• Supplied material:
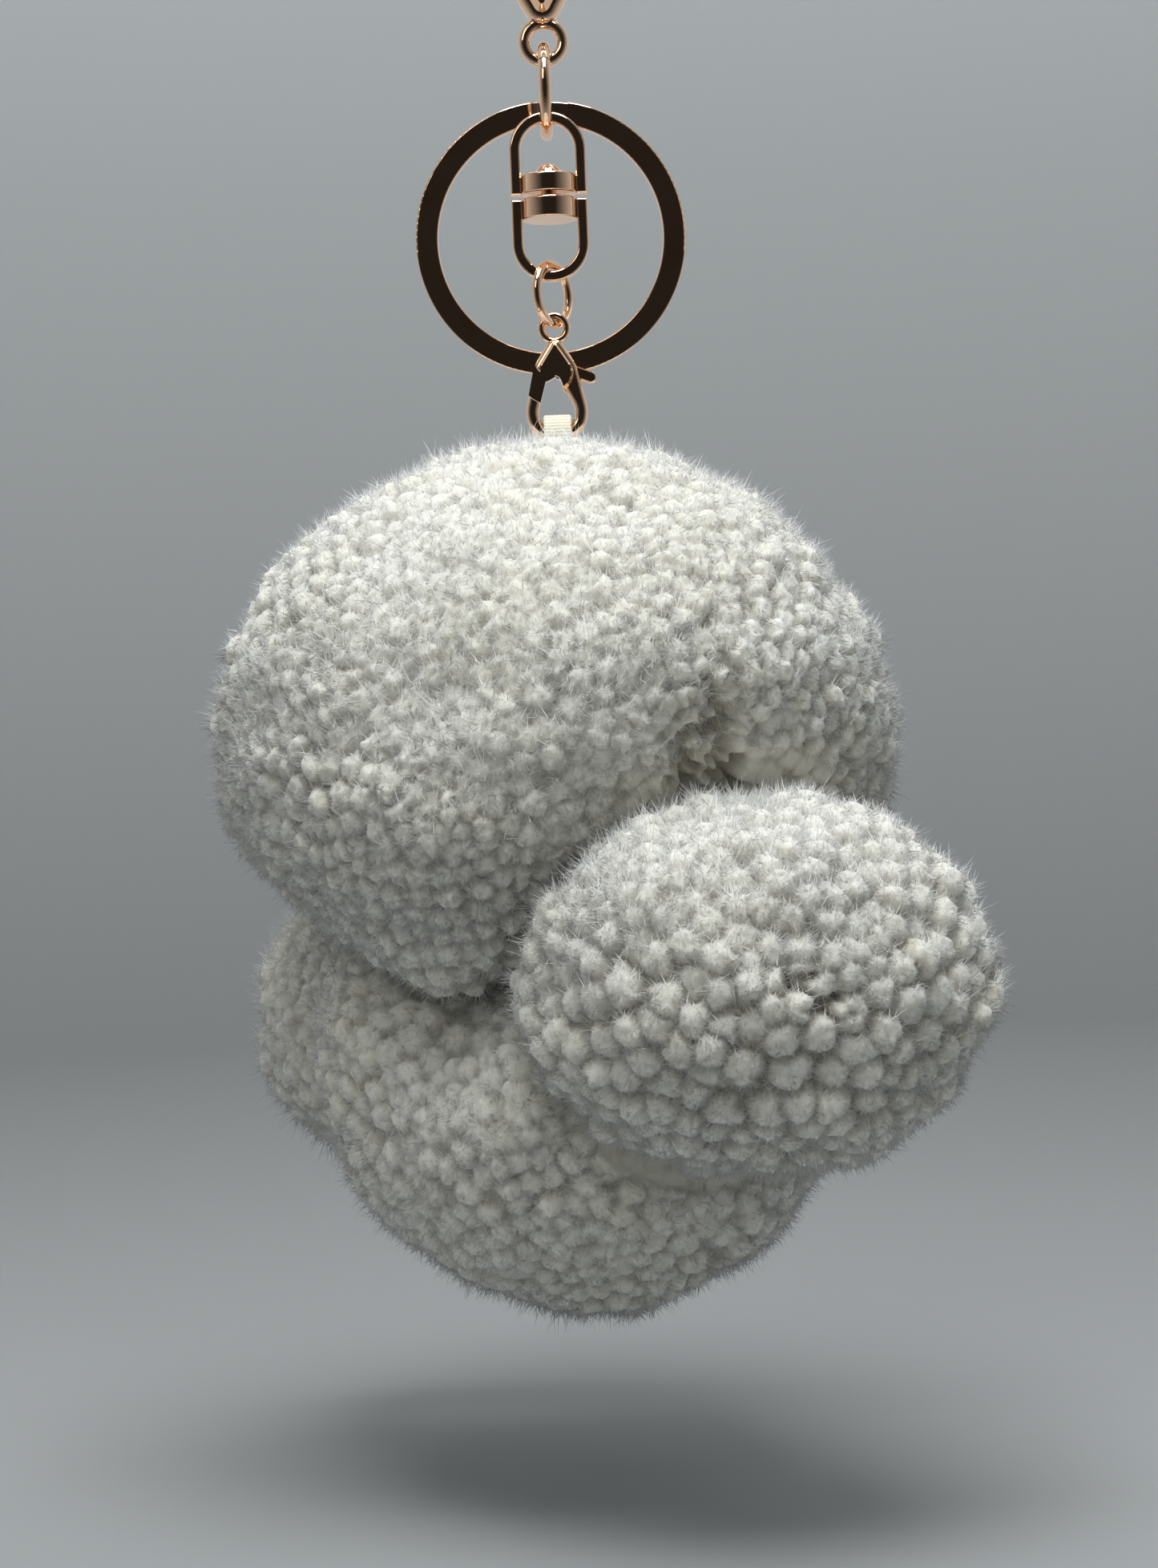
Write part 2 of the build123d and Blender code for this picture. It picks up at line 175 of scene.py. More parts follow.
# %% Set each pompom's place and half sizes, in millimetres
crown_shift = (-1.3, 0, 0)  # the crown's yarn sits a little to the left of its cord
pompoms = {  # half sizes across, front to back, above and below; then how far apart the nubs are
    "crown": {"half": (36.5, 34.0, 32.6, 25.0), "levels": 8, "spacing": 2.35, "seed": 3},
    "front": {"half": (24.3, 21.0, 19.0, 19.0), "levels": 7, "spacing": 2.75, "seed": 5},
    "rear": {"half": (24.3, 21.0, 19.0, 19.0), "levels": 7, "spacing": 2.6, "seed": 7},
    "bottom": {"half": (29.0, 28.0, 28.6, 28.6), "levels": 7, "spacing": 2.5, "seed": 11},
}
for name, pompom in pompoms.items():
    pompom["centre"] = middle(name + "_tie_cord")
    if name == "crown":
        pompom["centre"] = pompom["centre"] + crown_shift
    print(name, "centre", np.round(pompom["centre"], 2), "half sizes", pompom["half"])

# %% [markdown]
# ## The pressed shape of a pompom
# Where two pompoms touch, the yarn of both flattens against a plane between
# them, and the edge of that flat is soft. So the distance from the centre to
# the surface is the smaller of the egg's radius and the distance to each
# plane, blended so that the edge comes out rounded.

# %% Work out how far the yarn reaches in any direction
seam_gap = 0.15
seam_softness = 14  # a low number rounds the edge of the flats more
front_droop = 0.55  # how steeply the crown hangs down in front, over the bottom pompom
back_droop = 0.08
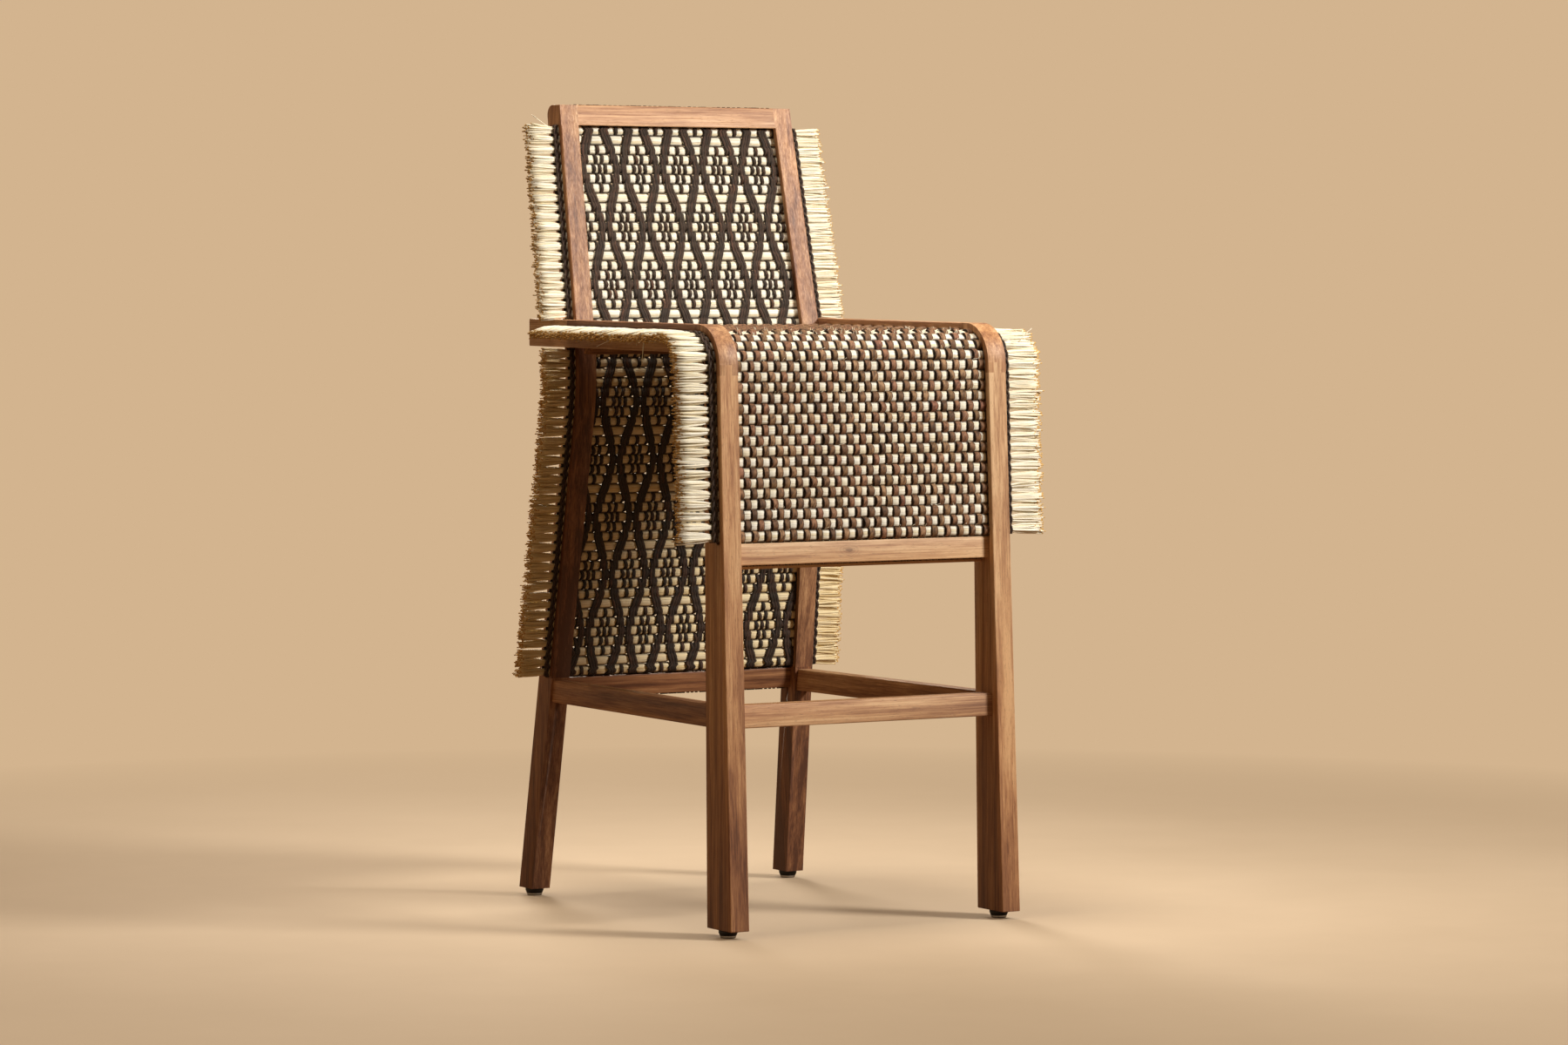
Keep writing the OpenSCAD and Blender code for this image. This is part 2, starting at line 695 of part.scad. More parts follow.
// Side stretcher, cut to the slopes of the two legs that it joins
module stretcher(side) {
    z = footrest_z - footrest_h;
    y1 = y0 + leg_foot_d - front_rake;
    y2 = post_y(foot_mid_z);
    over = 40;
    step = (post_x(foot_mid_z) - leg_x(foot_mid_z)) / (y2 - y1);
    xf = leg_x(foot_mid_z) - stretcher_set - step * over;
    xr = post_x(foot_mid_z) - stretcher_set + step * over;
    color(wood) difference() {
        on_side(side) intersection() {
            translate([0, 0, z]) linear_extrude(footrest_h) polygon([
                [xf - footrest_t, y1 - over], [xf, y1 - over], [xr, y2 + over], [xr - footrest_t, y2 + over]
            ]);
            along_x(0, front_w) polygon([
                [leg_back_y(z), z], [post_y(z), z], [post_y(footrest_z), footrest_z],
                [leg_back_y(footrest_z), footrest_z]
            ]);
        }
        big_dowels(big_dowel_d + 2 * dowel_fit, dowel_l + 2 * end_fit);
    }
}

// Seat mat: straw bundles across the stool, over the corner and down the front
mat_fit_t = mat_t - 2 * slot_fit;
mat_web = 4;
mat_steps = 5;
seat_edge = front_w / 2 + 2;
module seat_mat() {
    d1 = apron_set + mat_rail_t + lay_gap;
    d2 = d1 + weft_t;
    low = apron_z - mat_rail_h - strip_end;
    z1 = apron_z + lay_gap;
    z2 = z1 + weft_t;
    color(straw) difference() {
        union() {
            along_x(-seat_edge, seat_edge) polygon(seat_band(mat_fit_t, mat_web, mat_steps, 0, seat_rows));
            // Woven strips turned down behind the apron rail
            between_legs(strip_gap) polygon([
                [front_y(apron_mat_z + 2, mid_d), apron_mat_z + 2], [front_y(apron_z, mid_d), z1],
                [front_y(apron_z, d1), z1], [front_y(low, d1), low], [front_y(low, d2), low],
                [front_y(z2, d2), z2], [front_y(z2, mid_d + 3), z2]
            ]);
            // Woven strips turned down behind the rear rail of the seat
            between_legs(strip_gap)
                translate([seat_rear_y + mat_rail_t + lay_gap, seat_rear_top - seat_rear_h + 2])
                    square([weft_t, seat_rear_h + 2]);
        }
        batten_screw_sites() batten_screw_shape(dowel_fit);
    }
}

// Back mat: straw bundles from post to post, kinked with the posts
module back_mat() {
    d1 = rear_set + mat_rail_t + lay_gap;
    dt = top_rail_t + lay_gap / 2;
    z1 = rear_rail_z + lay_gap;
    z2 = back_mat_z2 - back_pitch / 2;
    low = rear_rail_z - mat_rail_h - strip_end;
    high = back_h + strip_end;
    color(straw) difference() {
        union() {
            intersection() {
                along_x(-front_w, front_w)
                    polygon(back_band(mat_fit_t, mat_web, mat_steps, back_mat_z1, back_mat_z2));
                along_y() polygon([for (p = [[-1, 0], [1, 0], [1, back_h], [-1, back_h]])
                    [p[0] * post_x(p[1]), p[1]]]);
            }
            // Woven strips turned down behind the rear bottom rail
            between_posts(strip_gap) polygon([
                [post_y(back_mat_z1 + 2, mid_d), back_mat_z1 + 2], [post_y(z1, mid_d), z1],
                [post_y(z1, d1), z1], [post_y(low, d1), low], [post_y(low, d1 + weft_t), low],
                [post_y(back_mat_z1, d1 + weft_t), back_mat_z1],
                [post_y(back_mat_z1, mid_d + 3), back_mat_z1]
            ]);
            // Woven strips that stand up behind the top rail
            between_posts(strip_gap, high) polygon([
                [post_y(z2, mid_d - 1), z2], [post_y(back_mat_z2 - 0.5, dt), back_mat_z2 - 0.5],
                [post_y(high, dt), high], [post_y(high, dt + weft_t), high],
                [post_y(z2, dt + weft_t), z2]
            ]);
        }
        batten_screw_sites() batten_screw_shape(dowel_fit);
    }
}

// Braided edges, one ridge for each bundle
braid_web = 6;
braid_steps = 2;
module seat_braid_part(side) {
    color(strips) on_side(side) along_x(seat_edge, seat_edge + seat_braid)
        polygon(seat_band(mat_fit_t, braid_web, braid_steps, 0, seat_rows));
}

// The edges of the back stop below and above the side rails
rail_low_z = rail_z(post_y(seat_h), rail_stack) - batten_gap;
rail_high_z = rail_z(post_y(seat_h, post_d)) + batten_gap;

module back_braid_part(side) {
    color(strips) on_side(side) for (z = [[back_mat_z1, rail_low_z], [rail_high_z, back_mat_z2]])
        post_slice(0, back_braid) polygon(back_band(mat_fit_t, braid_web, braid_steps, z[0], z[1]));
}

// Fringe: two flat wisps of straw for each bundle, on a slice of the mat's edge
slice_t = 3;
slice_w = mat_t - 4;
wisp_gap = 0.9;
wisp_t = 0.82 * mat_t;
function wisp_cut(i) = 2.5 * (1 + sin(i * 137)) / 2;
function wisp_tilt(i) = 2.2 * sin(i * 71);

module seat_fringe_part(side, n1, n2) {
    x = seat_edge + seat_braid;
    w = seat_row / 2 - wisp_gap;
    color(straw) on_side(side) {
        along_x(x, x + slice_t) polygon(seat_band(slice_w, slice_w, 1, n1, n2));
        for (i = [2 * n1 : 2 * n2 - 1])
            let (s = (i + 0.5) * seat_row / 2, p = path_pt(s))
                translate([x + slice_t / 2, p[0], p[1]]) rotate([path_a(s), 0, 0])
                    rotate([0, wisp_tilt(i), 0])
                        translate([0, -w / 2, -wisp_t / 2])
                            cube([seat_fringe - slice_t / 2 - wisp_cut(i), w, wisp_t]);
    }
}

module back_fringe_part(side, z1, z2) {
    n = 2 * back_count(z1, z2);
    row = (z2 - z1) / n;
    w = row - wisp_gap;
    color(straw) on_side(side) {
        post_slice(back_braid, back_braid + slice_t)
            polygon(concat(post_line(mid_d + slice_w / 2, z1, z2),
                back_to_front(post_line(mid_d - slice_w / 2, z1, z2))));
        for (i = [0 : n - 1])
            let (z = z1 + (i + 0.5) * row)
                translate([post_x(z) + back_braid + slice_t / 2, post_y(z, mid_d), z])
                    rotate([0, 0, wisp_tilt(i)])
                        translate([0, -wisp_t / 2, -w / 2])
                            cube([back_fringe - slice_t / 2 - wisp_cut(i), wisp_t, w]);
    }
}

// The seat fringe changes node in the middle of the corner
corner_row = round((seat_run + curve_run / 2) / seat_row);

// Hardware
module rail_dowels() {
    color(wood) {
        mat_dowels(dowel_d, dowel_l);
        seat_rear_dowels(dowel_d, dowel_l);
        rail_post_dowels(dowel_d, dowel_l);
    }
}

module footrest_dowels() color(wood) big_dowels(big_dowel_d, dowel_l);

module seat_rail_screws() color(steel) rail_screw_shape(0);

module batten_screws() color(steel) batten_screw_sites() batten_screw_shape(0);

base_h = 3;
base_round = 1.5;
module foot_cushions() {
    color(rubber) foot_sites() rotate_extrude() polygon([
        [foot_screw_d / 2 + dowel_fit, base_h], [base_d / 2 + 0.4, base_h], [foot_d / 2, foot_h * 0.7],
        [foot_d / 2, foot_h], [foot_screw_d / 2 + dowel_fit, foot_h]
    ]);
}

module foot_bases() {
    r = base_d / 2 - base_round;
    color(steel) foot_sites() rotate_extrude() polygon(concat(
        [[foot_screw_d + dowel_fit, 0]],
        [for (a = [0 : 30 : 90]) [r + base_round * sin(a), base_round * (1 - cos(a))]],
        [[base_d / 2, base_h], [foot_screw_d / 2 + dowel_fit, base_h],
            [foot_screw_d / 2 + dowel_fit, head_under + head_h],
            [foot_screw_d + dowel_fit, head_under + head_h]]
    ));
}

module foot_screws() color(steel) foot_sites() foot_screw_shape(0);

front_leg(-1);  // front_leg_left
front_leg(1);  // front_leg_right
rear_leg(-1);  // rear_leg_left
rear_leg(1);  // rear_leg_right
corner_block(-1);  // corner_block_left
corner_block(1);  // corner_block_right
seat_rail(-1);  // seat_rail_left
seat_rail(1);  // seat_rail_right
front_strip(-1);  // front_strip_left
front_strip(1);  // front_strip_right
corner_strip(-1);  // corner_strip_left
corner_strip(1);  // corner_strip_right
seat_strip(-1);  // seat_strip_left
seat_strip(1);  // seat_strip_right
post_strip(-1, back_split_z, top_rail_z);  // back_strip_left
post_strip(1, back_split_z, top_rail_z);  // back_strip_right
post_strip(-1, low_shoulder_z, back_split_z);  // lower_back_strip_left
post_strip(1, low_shoulder_z, back_split_z);  // lower_back_strip_right
top_rail();
rear_bottom_rail();
apron_rail();
seat_rear_rail();
top_batten();
rear_bottom_batten();
apron_batten();
seat_rear_batten();
footrest_rail();
stretcher(-1);  // stretcher_left
stretcher(1);  // stretcher_right
seat_mat();
back_mat();
seat_braid_part(-1);  // seat_braid_left
seat_braid_part(1);  // seat_braid_right
back_braid_part(-1);  // back_braid_left
back_braid_part(1);  // back_braid_right
seat_fringe_part(-1, 0, corner_row);  // seat_fringe_left
seat_fringe_part(1, 0, corner_row);  // seat_fringe_right
seat_fringe_part(-1, corner_row, seat_rows);  // apron_fringe_left
seat_fringe_part(1, corner_row, seat_rows);  // apron_fringe_right
back_fringe_part(-1, rail_high_z, back_mat_z2);  // upper_back_fringe_left
back_fringe_part(1, rail_high_z, back_mat_z2);  // upper_back_fringe_right
back_fringe_part(-1, back_mat_z1, rail_low_z);  // lower_back_fringe_left
back_fringe_part(1, back_mat_z1, rail_low_z);  // lower_back_fringe_right
rail_dowels();
footrest_dowels();
seat_rail_screws();
batten_screws();
foot_cushions();
foot_bases();
foot_screws();
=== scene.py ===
# %% [markdown]
# # A bar stool with woven straw mats
# The stool has a hardwood frame, a straw seat that rolls over the front as an apron,
# and a straw back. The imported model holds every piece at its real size, so this lesson
# dresses it: it bevels the wood, weaves the mats bundle by bundle and strip by strip,
# plaits their edges and lets every straw of the fringes stand out.

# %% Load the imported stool
import math
import random

import bmesh
import bpy
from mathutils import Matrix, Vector, noise
from mathutils.bvhtree import BVHTree


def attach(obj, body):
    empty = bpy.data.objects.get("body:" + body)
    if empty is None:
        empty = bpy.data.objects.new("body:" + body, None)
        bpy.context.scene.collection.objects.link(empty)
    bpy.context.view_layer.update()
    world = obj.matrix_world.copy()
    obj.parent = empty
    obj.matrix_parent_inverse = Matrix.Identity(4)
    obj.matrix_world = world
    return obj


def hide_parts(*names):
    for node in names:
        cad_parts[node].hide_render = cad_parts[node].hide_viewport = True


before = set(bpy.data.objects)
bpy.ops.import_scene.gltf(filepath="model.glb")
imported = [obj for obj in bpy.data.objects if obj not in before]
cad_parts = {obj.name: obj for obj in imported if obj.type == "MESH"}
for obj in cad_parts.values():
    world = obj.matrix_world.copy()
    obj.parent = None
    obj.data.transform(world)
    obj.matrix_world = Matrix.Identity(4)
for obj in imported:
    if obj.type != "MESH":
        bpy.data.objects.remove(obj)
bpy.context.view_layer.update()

# %% [markdown]
# ## The camera
# The photo was taken from low on the left with a long lens. A camera could be guessed,
# but this one was fitted to the stool's own edges, so it stands in the same metres as
# everything else.

# %% Camera
scene = bpy.context.scene
eye = Vector((-3.4475, -5.809, 0.8291))
pitch_down = math.radians(2.7835)
yaw = math.radians(-30.917)
camera_data = bpy.data.cameras.new("camera")
camera_data.sensor_width = 36
camera_data.lens = 119.63
camera = bpy.data.objects.new("camera", camera_data)
camera.location = eye
camera.rotation_euler = (math.pi / 2 - pitch_down, 0, yaw)
scene.collection.objects.link(camera)
scene.camera = camera
print("camera", round(eye.length, 2), "m from the stool's foot")

# %% [markdown]
# ## Sizes that the mats follow
# The mats lie between two layers of each side frame, so every bundle and strip needs
# the frame's own lines. These are the driving sizes, in metres.

# %% Driving sizes
seat_h, back_h = 0.76, 1.045
frame_w = 0.0265
seat_d, seat_rise = 0.495, 0.004
strip_t, mat_t = 0.008, 0.011
corner_r = 0.052
front_half, front_rake = 0.211, 0.035
bend_z, bend_back, bend_half = 0.688, 0.399, 0.052
foot_back, top_back = 0.097, 0.076
post_foot_half, post_top_half = 0.2095, 0.176
post_d, foot_h = 0.036, 0.01
seat_mat_l = 0.39
apron_mat_z = 0.4916
back_mat_low, back_mat_high = 0.2936, 1.0178
seat_edge, seat_braid, seat_fringe = 0.213, 0.011, 0.047
strip_count, strip_pitch, strip_shift = 39, 0.00945, 0.0004
mid_d = strip_t + mat_t / 2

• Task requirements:
Print exactly the lines from the line with "seat_fringe_part(1, 0, corner_row);" to the line with "obj.matrix_world = world", both included, and nothing else.

• The answer:
seat_fringe_part(1, 0, corner_row);  // seat_fringe_right
seat_fringe_part(-1, corner_row, seat_rows);  // apron_fringe_left
seat_fringe_part(1, corner_row, seat_rows);  // apron_fringe_right
back_fringe_part(-1, rail_high_z, back_mat_z2);  // upper_back_fringe_left
back_fringe_part(1, rail_high_z, back_mat_z2);  // upper_back_fringe_right
back_fringe_part(-1, back_mat_z1, rail_low_z);  // lower_back_fringe_left
back_fringe_part(1, back_mat_z1, rail_low_z);  // lower_back_fringe_right
rail_dowels();
footrest_dowels();
seat_rail_screws();
batten_screws();
foot_cushions();
foot_bases();
foot_screws();
=== scene.py ===
# %% [markdown]
# # A bar stool with woven straw mats
# The stool has a hardwood frame, a straw seat that rolls over the front as an apron,
# and a straw back. The imported model holds every piece at its real size, so this lesson
# dresses it: it bevels the wood, weaves the mats bundle by bundle and strip by strip,
# plaits their edges and lets every straw of the fringes stand out.

# %% Load the imported stool
import math
import random

import bmesh
import bpy
from mathutils import Matrix, Vector, noise
from mathutils.bvhtree import BVHTree


def attach(obj, body):
    empty = bpy.data.objects.get("body:" + body)
    if empty is None:
        empty = bpy.data.objects.new("body:" + body, None)
        bpy.context.scene.collection.objects.link(empty)
    bpy.context.view_layer.update()
    world = obj.matrix_world.copy()
    obj.parent = empty
    obj.matrix_parent_inverse = Matrix.Identity(4)
    obj.matrix_world = world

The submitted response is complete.